The independent audit of Bitcoin Core delivered an unusually reassuring verdict: the reviewers found no critical or severe vulnerabilities in the software that keeps the Bitcoin network running, something extremely rare for such a large and complex codebase. The review, carried out by Quarkslab from May to September 2025 and funded by Brink with support from OSTIF, focused on the P2P layer and produced new testing tools that were warmly received within the community.
Independent Audit Finds No Critical Issues in Bitcoin Core
The process occupied roughly 100 man-days, with the team zooming in on the peer-to-peer layer—the part of the system that attackers are most likely to probe. Working together, Quarkslab researchers and contributors from Brink and Chaincode Labs formed a multidisciplinary group that set out to stress-test the software in a way that mirrors real-world pressures and adversarial scenarios.
Given Bitcoin Core’s long development history—more than 46,000 commits over 15 years—the auditors had both a large surface area to explore and a mature system to evaluate. Their approach mixed manual code reading, dynamic testing and aggressive fuzzing to uncover rare conditions, subtle inconsistencies and behaviors that only emerge under extreme inputs.
For the audit, new fuzz harnesses were specifically built to simulate difficult situations, such as chain reorganizations and complex block connections. Techniques like ensemble fuzzing and differential testing helped the team compare how the software behaves across multiple environments to catch unexpected differences in logic or performance.

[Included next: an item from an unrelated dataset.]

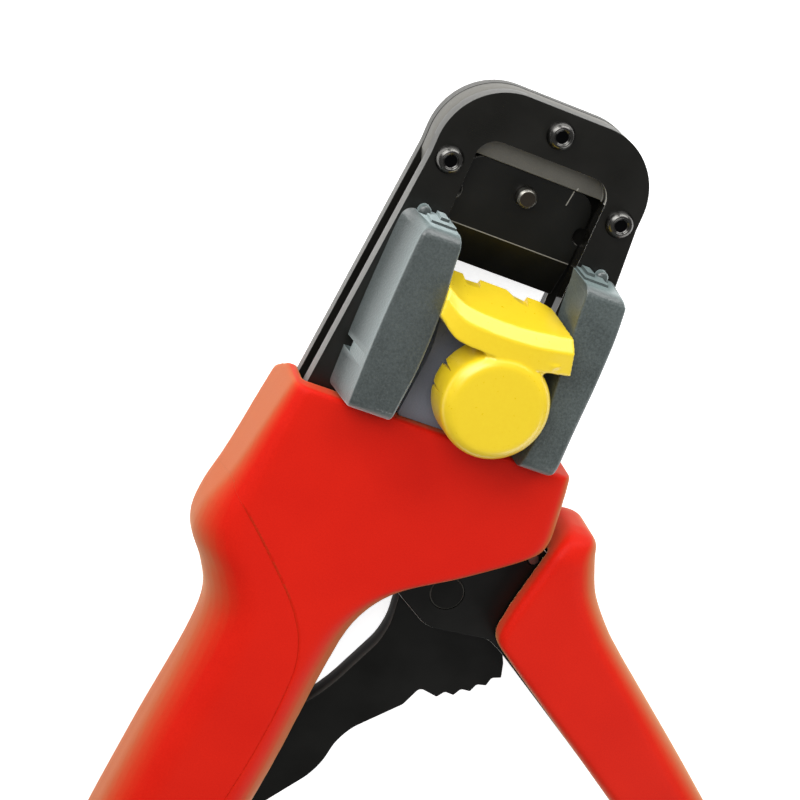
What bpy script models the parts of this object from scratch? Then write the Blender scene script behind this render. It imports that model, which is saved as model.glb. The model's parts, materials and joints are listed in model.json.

The outcome was unusually positive. Only two low-level issues and a handful of recommendations surfaced, mostly aimed at clarity and thread-safety. According to the audit team, nothing in the findings suggested structural weaknesses or design flaws—only opportunities to refine an already solid foundation.
Alongside the report, the auditors delivered working improvements: new fuzzing tools, file-system tweaks and enhancements to the test suite. Many of these updates are already being incorporated into the Bitcoin Core codebase, strengthening the project’s ability to detect problems early and keep node operators safe at scale.
The community reaction mirrored the tone of the report—measured, optimistic and appreciative. Auditors openly praised the architecture and maturity of Bitcoin Core, while contributors highlighted the importance of long-term funding for security initiatives. This audit raises the standard for external reviews in the Bitcoin ecosystem, and the next step will be integrating the new testing tools into the main branch to validate their impact on performance and stability.